- Exercise inputs:
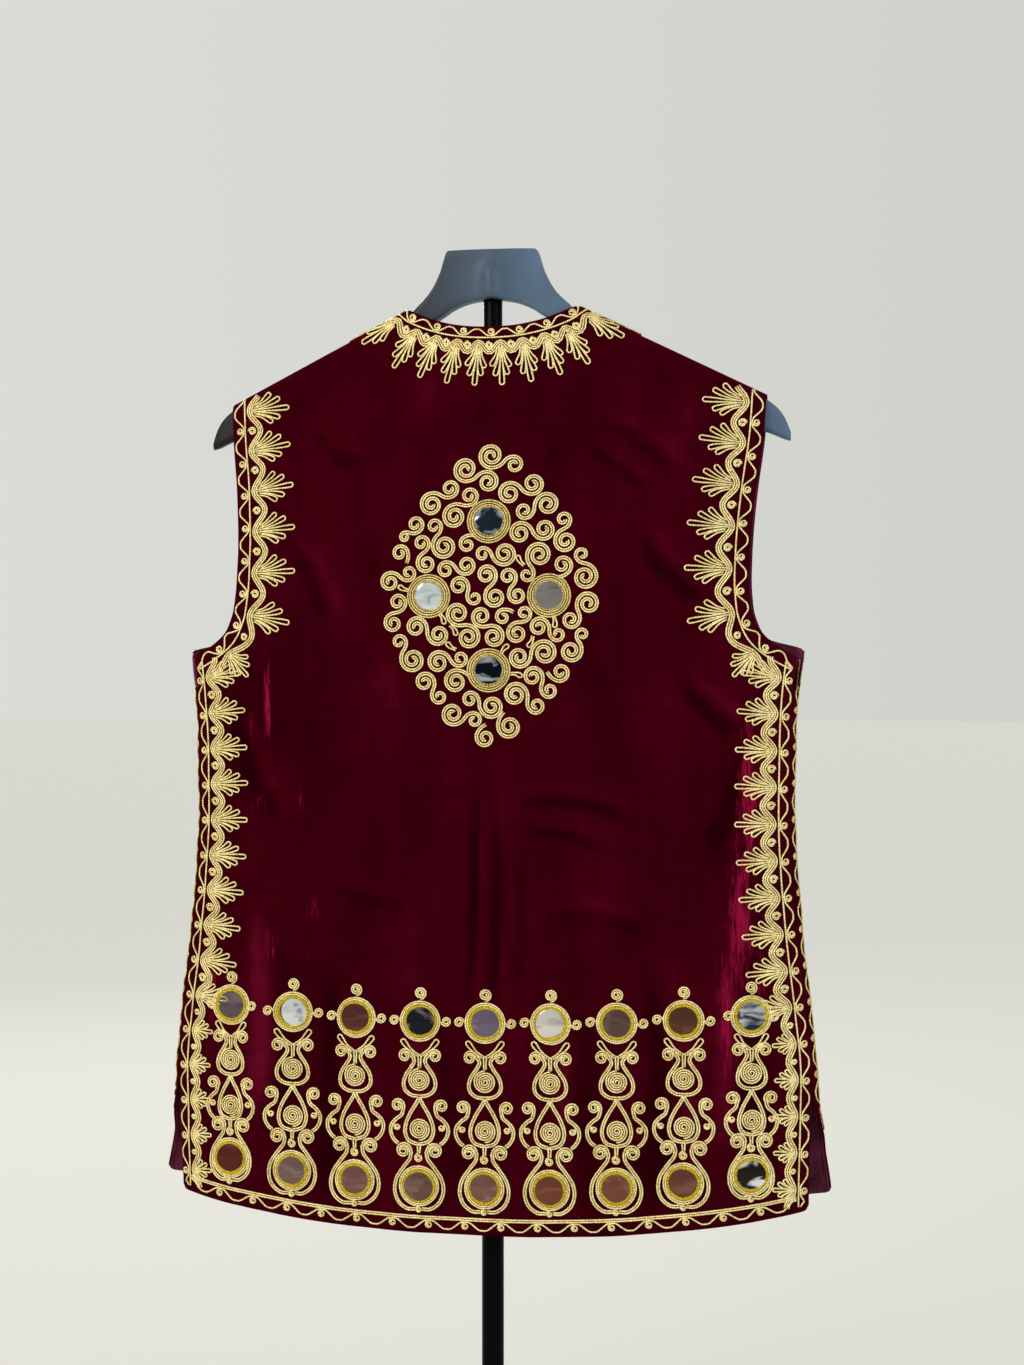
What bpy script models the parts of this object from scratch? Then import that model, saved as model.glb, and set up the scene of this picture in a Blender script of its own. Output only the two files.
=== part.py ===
"""Embroidered velvet vest hanging on a plain telescoping hanger stand.

Metres, +Z up. The origin is the centre of the base's underside, on the floor. The wearer's back faces -Y,
the fronts face +Y, and +X is on the wearer's right. The vest is three velvet panels, a back and two fronts,
sewn at the shoulders and sides with a vent at the foot of each side seam, and 22 round mirrors sewn on the back.
A panel is a grid of columns, from its centre to its side edge, and rows, from hem to top. Each grid point lies
on a level loop round the body at its height, and the panel's inner face is the same grid moved in along the
surface's normals.
"""

import math

import bmesh
import bpy
import numpy as np
from mathutils import Vector

GAP = 0.0003  # between two pieces that touch
CLOTH = 0.002  # velvet, interlining and lining sewn together
SATIN = 0.001  # the lining where it shows inside a vent

# Shoulders and neck
NECK_HALF = 0.0685
NECK_Z = 0.9793
NECK_DIP = 0.017  # back neckline's lowest point, below the neck points
V_NECK_Z = 0.800  # where the two front edges meet the neckline
NECK_CURVE = 2.2
V_NECK_CURVE = 0.85
SHOULDER_SLOPE = 0.48
SHOULDER_SOFT = 0.012  # how softly the shoulder line turns over at the centre
ROLL = 0.0102  # radius of the cloth's outer face where it rolls over the hanger's arm
SHOULDER_DROP = 0.22  # below this drop from the shoulder the body has its full depth
FRONT_OPENING = 0.003  # each front edge from the centre line

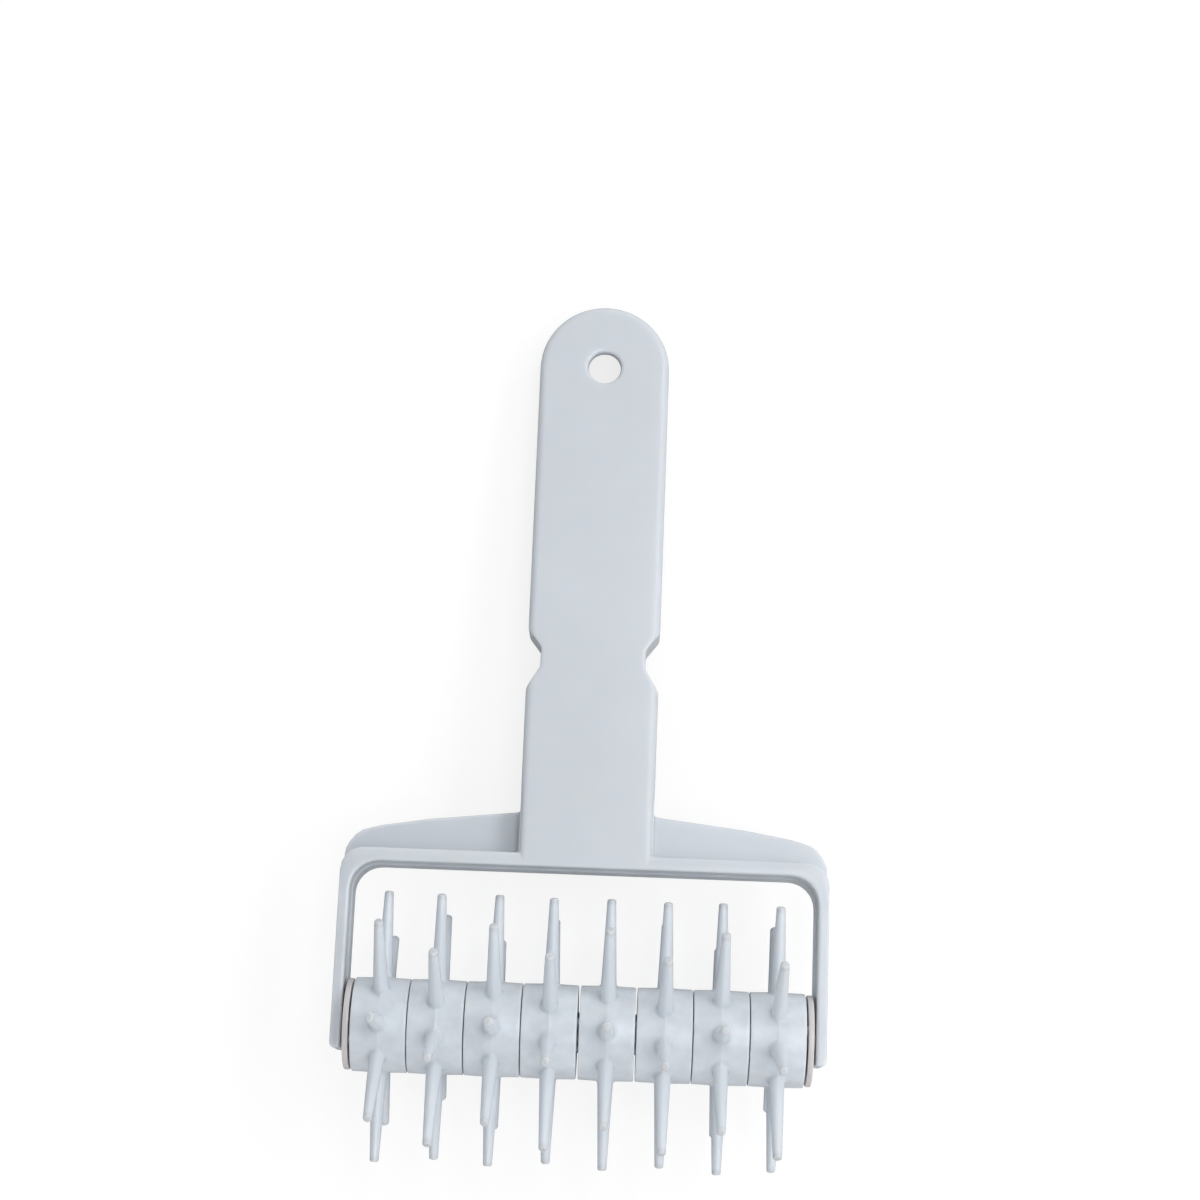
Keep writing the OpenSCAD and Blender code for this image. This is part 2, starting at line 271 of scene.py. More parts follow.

- What the task requires: Set down the lines above as they stand, starting with the first line and ending with the line that contains "telescoping hanger stand.".

- Correct answer:
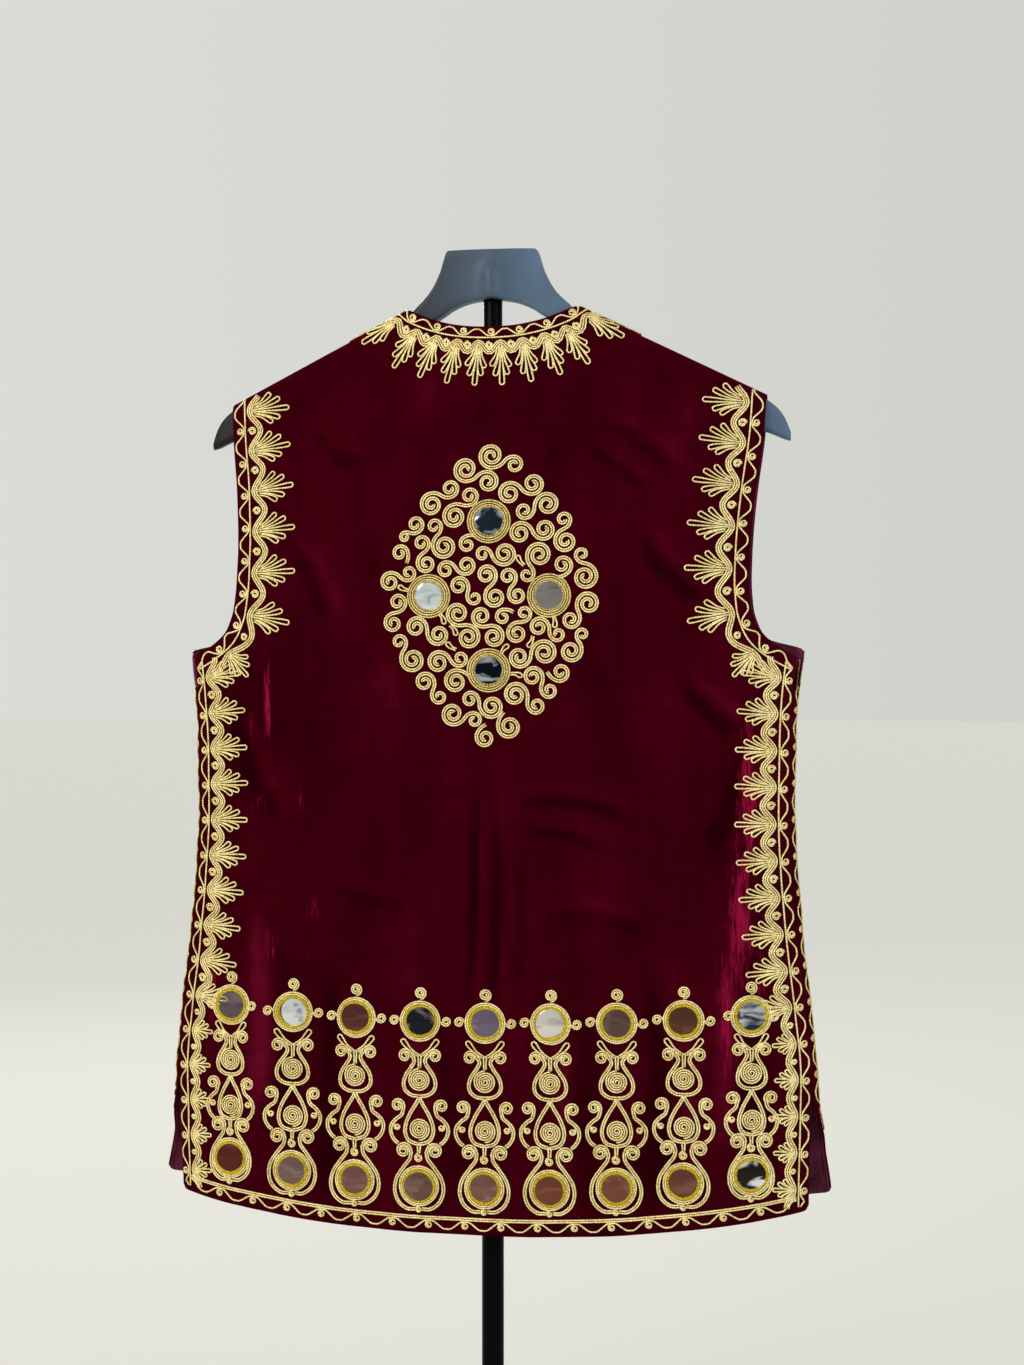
What bpy script models the parts of this object from scratch? Then import that model, saved as model.glb, and set up the scene of this picture in a Blender script of its own. Output only the two files.
=== part.py ===
"""Embroidered velvet vest hanging on a plain telescoping hanger stand.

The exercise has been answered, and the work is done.